## Requirements
For this exercise, copy out each line of the material below that includes "scene".

START

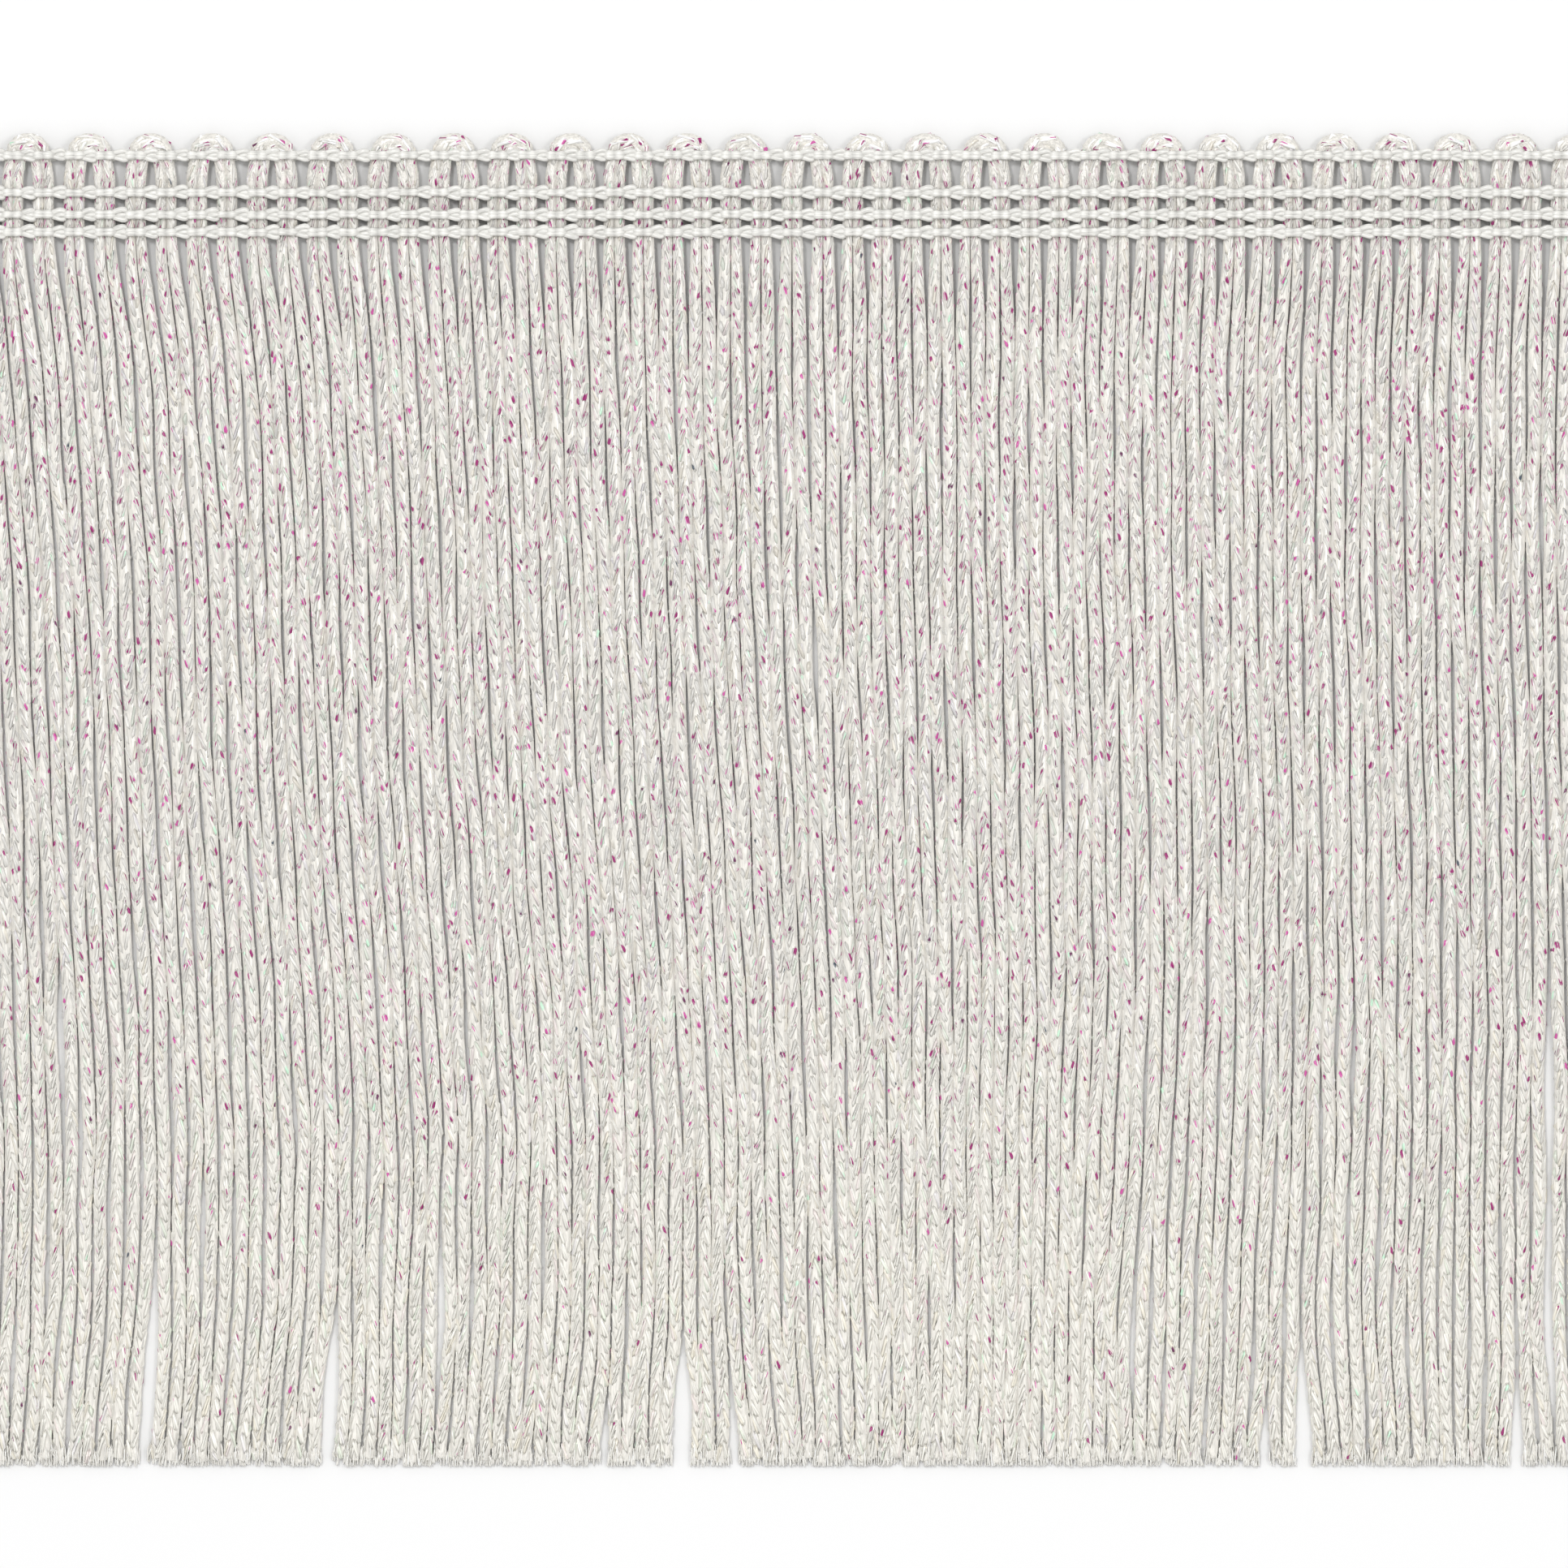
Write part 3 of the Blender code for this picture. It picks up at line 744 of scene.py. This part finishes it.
def add_chain_legs(batch, y, gaps):
    """The two yarns of a chain over the face of each column."""
    count = COLUMNS
    share = np.linspace(0, 1, CHAIN_LEG["stations"])
    middles = column_x(np.arange(COLUMNS))
    for side in (-1, 1):
        x = gaps[:-1, None] * (1 - share) + gaps[1:, None] * share
        x = x + CHAIN_LEG_SLANT * (0.5 - share)[None, :]
        rise = np.zeros_like(x)
        for cord in (-1, 1):
            from_cord = (x - middles[:, None] - cord * CORD_OFFSET) / HUMP_WIDTH
            rise += np.exp(-(from_cord**2))
        lift = HUMP_RISE * rng.uniform(0.8, 1.15, (count, 1))
        z = CHAIN_FACE_HEIGHT + rise * lift - CHAIN_LEG_DIP * np.abs(2 * share - 1)[None, :] ** 4
        spread = side * CHAIN_SPREAD * (1 - 0.35 * np.abs(2 * share - 1)[None, :] ** 3)
        sway = rng.normal(0, 0.035, (count, 1)) * MM
        points = np.stack([x, y + spread + sway + np.zeros_like(x), z], axis=-1)
        outward = np.zeros_like(points)
        outward[..., 2] = 1.0
        outward[..., 1] = side * 0.35
        girth = rng.uniform(0.94, 1.08, (count, 1)) * np.ones_like(x)
        wide, thick = CHAIN_LEG["wide"] * girth, CHAIN_LEG["thick"] * girth
        # Painted highlight on the humps over the cords and painted shade between them
        shades = CHAIN_PAINTED_HUMP_SHADING[0] + (CHAIN_PAINTED_HUMP_SHADING[1] - CHAIN_PAINTED_HUMP_SHADING[0]) * np.clip(rise, 0.0, 1.0) ** 1.5
        batch.add(points, outward, wide, thick, CHAIN_LEG["sides"], chain_tints(count), shades=shades)


def add_chain_heads(batch, y, gaps, size):
    """The loop heads between the columns, each a full lump with a small dimple at its upper left."""
    count = len(gaps)
    stations = 9
    fine = np.linspace(0, 4, stations)
    scale = size * rng.uniform(0.95, 1.06, (count, 1))
    shift_x = gaps + rng.normal(0, 0.04, count) * MM
    shift_y = y + rng.normal(0, 0.035, count) * MM
    for yarn in HEAD_YARNS:
        path = np.stack([np.interp(fine, np.arange(5), yarn[axis]) for axis in ("x", "y", "z")]) * MM
        path = softened(path, 1).T
        points = np.repeat(path[None], count, axis=0)
        points = points + rng.normal(0, 0.03, (count, 1, 3)) * MM
        points[..., 1] *= scale
        points[..., 0] += shift_x[:, None]
        points[..., 1] += shift_y[:, None]
        outward = np.zeros_like(points)
        outward[..., 2] = 1.0
        girth = np.sin(np.linspace(0.75, math.pi - 0.75, stations)) ** 0.6
        girth = girth[None, :] * scale * rng.uniform(0.94, 1.06, (count, 1))
        wide, thick = yarn["wide"] * MM * girth, yarn["thick"] * MM * girth
        batch.add(points, outward, wide, thick, 6, chain_tints(count), lustre=HEAD_PAINTED_CREST_SHADING)


def add_chain_posts(batch, y, gaps):
    """The yarn that passes from face to back between two columns."""
    count = len(gaps)
    heights = np.array([0.05, 0.4, 1.1, 1.8, 2.1]) * MM
    points = np.zeros((count, len(heights), 3))
    points[..., 0] = gaps[:, None]
    points[..., 1] = y
    points[..., 2] = heights
    outward = np.zeros_like(points)
    outward[..., 1] = 1.0
    ones = np.ones((count, len(heights)))
    wide, thick = CHAIN_POST["wide"] * ones, CHAIN_POST["thick"] * ones
    batch.add(points, outward, wide, thick, 6, chain_tints(count))


def add_chain_back(batch, y, gaps):
    """The two yarns of a chain behind each column."""
    share = np.linspace(0, 1, 5)
    for side in (-1, 1):
        x = (gaps[:-1, None] - 0.35 * MM) * (1 - share) + (gaps[1:, None] + 0.35 * MM) * share
        points = np.zeros(x.shape + (3,))
        points[..., 0] = x
        points[..., 1] = y + side * CHAIN_BACK["spread"] * (1 - np.abs(2 * share - 1) ** 2)
        points[..., 2] = CHAIN_BACK["height"]
        outward = np.zeros_like(points)
        outward[..., 2] = 1.0
        wide, thick = CHAIN_BACK["wide"] * np.ones_like(x), CHAIN_BACK["thick"] * np.ones_like(x)
        batch.add(points, outward, wide, thick, 6, chain_tints(COLUMNS))


def add_chain_tail(batch, y, start, direction):
    """The cut end of a chain past its last loop head."""
    stations = 6
    share = np.linspace(0, 1, stations)
    length = abs(cad_high.x - abs(start)) - 0.3 * MM
    for side in (-1, 1):
        points = np.zeros((1, stations, 3))
        points[0, :, 0] = start + direction * share * length
        points[0, :, 1] = y + side * 0.22 * MM * np.cos(share * 2.4)
        points[0, :, 2] = 1.7 * MM * (1 - share) + 0.6 * MM * share + side * 0.2 * MM * np.sin(share * 2.4)
        outward = np.zeros_like(points)
        outward[..., 2] = 1.0
        ones = np.ones((1, stations))
        batch.add(points, outward, 0.26 * MM * ones, 0.24 * MM * ones, 7, chain_tints(1))
    end = np.array([start + direction * length, y, 0.6 * MM])
    add_frayed_end(batch, end, np.array([direction, 0.0, 0.0]), **TAIL_FRAY)


def make_chain(name, depth, material):
    y = DROP / 2 - depth
    gaps = gap_places()
    batch = Batch()
    add_chain_legs(batch, y, gaps)
    add_chain_heads(batch, y, gaps, 0.92 if name == "chain_top" else 1.0)
    add_chain_posts(batch, y, gaps)
    add_chain_back(batch, y, gaps)
    add_chain_tail(batch, y, gaps[0], -1.0)
    add_chain_tail(batch, y, gaps[-1], 1.0)
    piece_from(batch, name + "_yarn", material, name)


def piece_from(batch, name, material, node):
    mesh = batch.mesh(name)
    mesh.materials.append(material)
    piece = bpy.data.objects.new(name, mesh)
    bpy.context.scene.collection.objects.link(piece)
    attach(piece, "root")
    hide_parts(node)


def fibre_bump(nodes, links, stretch, scale, strength, distance):
    """A bump of fine filaments that run along the yarn, and the noise that it comes from."""
    place = nodes.new("ShaderNodeAttribute")
    place.attribute_name = "fibre"
    squeeze = nodes.new("ShaderNodeVectorMath")
    squeeze.operation = "MULTIPLY"
    squeeze.inputs[1].default_value = stretch
    links.new(place.outputs["Vector"], squeeze.inputs[0])
    noise = nodes.new("ShaderNodeTexNoise")
    noise.inputs["Scale"].default_value = scale
    noise.inputs["Detail"].default_value = 2.0
    links.new(squeeze.outputs["Vector"], noise.inputs["Vector"])
    bump = nodes.new("ShaderNodeBump")
    bump.inputs["Strength"].default_value = strength
    bump.inputs["Distance"].default_value = distance
    links.new(noise.outputs["Fac"], bump.inputs["Height"])
    return noise, bump


def mixed_colour(nodes, links, blend, factor, first, second):
    """A Mix node. Each of factor, first and second is an output socket, or a plain number or colour."""
    mix = nodes.new("ShaderNodeMix")
    mix.data_type = "RGBA"
    mix.blend_type = blend
    mix.clamp_result = True
    for name, value in (("A", first), ("B", second), ("Factor", factor)):
        if isinstance(value, bpy.types.NodeSocket):
            links.new(value, mix.inputs[name])
        else:
            mix.inputs[name].default_value = value
    return mix.outputs["Result"]


def yarn_material(name, base, roughness, streak):
    """Lustrous yarn of fine filaments. streak is the darkest and the lightest share of the base colour, in
    streaks along the filaments that are partly their own tone and partly painted highlight.
    """
    material = bpy.data.materials.new(name)
    material.use_nodes = True
    nodes, links = material.node_tree.nodes, material.node_tree.links
    shader = nodes["Principled BSDF"]
    shader.inputs["Roughness"].default_value = roughness
    shader.inputs["Specular IOR Level"].default_value = 0.9
    noise, bump = fibre_bump(nodes, links, (0.14, 1.0, 1.0), 7.0, 0.6, 0.05 * MM)
    links.new(bump.outputs["Normal"], shader.inputs["Normal"])
    # The tint attribute holds the yarn's own tone with painted shade, highlight and light
    tint = nodes.new("ShaderNodeAttribute")
    tint.attribute_name = "tint"
    tinted = mixed_colour(nodes, links, "MULTIPLY", 1.0, tint.outputs["Color"], (*base, 1.0))
    # Streaks along the filaments, partly their own tone and partly painted highlight
    streaks = nodes.new("ShaderNodeMapRange")
    streaks.inputs["From Min"].default_value = 0.36
    streaks.inputs["From Max"].default_value = 0.64
    streaks.inputs["To Min"].default_value = streak[0]
    streaks.inputs["To Max"].default_value = streak[1]
    links.new(noise.outputs["Fac"], streaks.inputs["Value"])
    streaked = mixed_colour(nodes, links, "MULTIPLY", 1.0, tinted, streaks.outputs["Result"])
    glint = nodes.new("ShaderNodeAttribute")
    glint.attribute_name = "glint"
    edge = nodes.new("ShaderNodeMapRange")
    edge.inputs["From Min"].default_value = 0.42
    edge.inputs["From Max"].default_value = 0.50
    links.new(glint.outputs["Alpha"], edge.inputs["Value"])
    flecked = mixed_colour(nodes, links, "MIX", edge.outputs["Result"], streaked, glint.outputs["Color"])
    links.new(flecked, shader.inputs["Base Color"])
    return material


def make_fringe(material):
    depths, rows, heights = cord_tables()
    hairpins = COLUMNS // 2
    each = COLUMNS_TO_A_PIECE // 2
    for number, first in enumerate(range(0, hairpins, each), start=1):
        batch = Batch()
        for hairpin in range(first, first + each):
            for outer in (True, False):
                path = CordPath(hairpin, outer, depths, rows, heights)
                add_core(batch, path)
                add_stitches(batch, path)
                for end, toward in ((path.line[0], -path.along[0]), (path.line[-1], path.along[-1])):
                    add_frayed_end(batch, end, toward, **CORD_FRAY)
        piece_from(batch, f"fringe_{number}", material, "fringe")


def make_floor():
    bpy.ops.mesh.primitive_plane_add(size=3.0, location=(0, 0, 0))
    floor = bpy.context.object
    floor.name = "floor"
    material = bpy.data.materials.new("floor_white")
    material.use_nodes = True
    shader = material.node_tree.nodes["Principled BSDF"]
    shader.inputs["Base Color"].default_value = (0.85, 0.85, 0.85, 1.0)
    shader.inputs["Roughness"].default_value = 0.9
    floor.data.materials.append(material)


# Lamps over the trim, aimed at its middle: place and size in metres, power in watts
LAMPS = [
    {"name": "key", "place": (-0.28, 0.35, 1.1), "size": 0.20, "power": 3.6},
    {"name": "side", "place": (0.50, 0.10, 1.0), "size": 0.20, "power": 1.6},
]


def add_light(name, place, size, power):
    light = bpy.data.lights.new(name, "AREA")
    light.shape = "SQUARE"
    light.size = size
    light.energy = power
    lamp = bpy.data.objects.new(name, light)
    bpy.context.scene.collection.objects.link(lamp)
    lamp.location = place
    lamp.rotation_euler = (-Vector(place)).to_track_quat("-Z", "Y").to_euler()


def make_lights():
    world = bpy.data.worlds.new("studio")
    world.use_nodes = True
    background = world.node_tree.nodes["Background"]
    background.inputs["Color"].default_value = (1.0, 1.0, 1.0, 1.0)
    background.inputs["Strength"].default_value = 0.84
    bpy.context.scene.world = world
    for lamp in LAMPS:
        add_light(**lamp)


def make_camera():
    """A camera straight above the trim, that shows a little less than its whole length."""
    camera = bpy.data.cameras.new("camera")
    camera.sensor_width = 36.0
    distance = 1.2
    shown = 179.42 * MM
    camera.lens = camera.sensor_width * distance / shown
    camera.clip_start = 0.05
    camera.clip_end = 10.0
    holder = bpy.data.objects.new("camera", camera)
    bpy.context.scene.collection.objects.link(holder)
    holder.location = (1.374 * MM, 1.997 * MM, distance + 1.0 * MM)
    bpy.context.scene.camera = holder


def main():
    bpy.context.scene.view_settings.view_transform = "Standard"
    cord = yarn_material("chainette_cord", (0.745, 0.728, 0.688), 0.22, (0.84, 1.12))
    yarn = yarn_material("binding_yarn", (0.80, 0.79, 0.75), 0.30, (0.86, 1.10))
    make_fringe(cord)
    for name, depth in CHAIN_DEPTHS.items():
        make_chain(name, depth, yarn)
    make_floor()
    make_lights()
    make_camera()


main()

END

## The solution
Write part 3 of the Blender code for this picture. It picks up at line 744 of scene.py. This part finishes it.
    bpy.context.scene.collection.objects.link(piece)
    bpy.context.scene.collection.objects.link(lamp)
    bpy.context.scene.world = world
    bpy.context.scene.collection.objects.link(holder)
    bpy.context.scene.camera = holder
    bpy.context.scene.view_settings.view_transform = "Standard"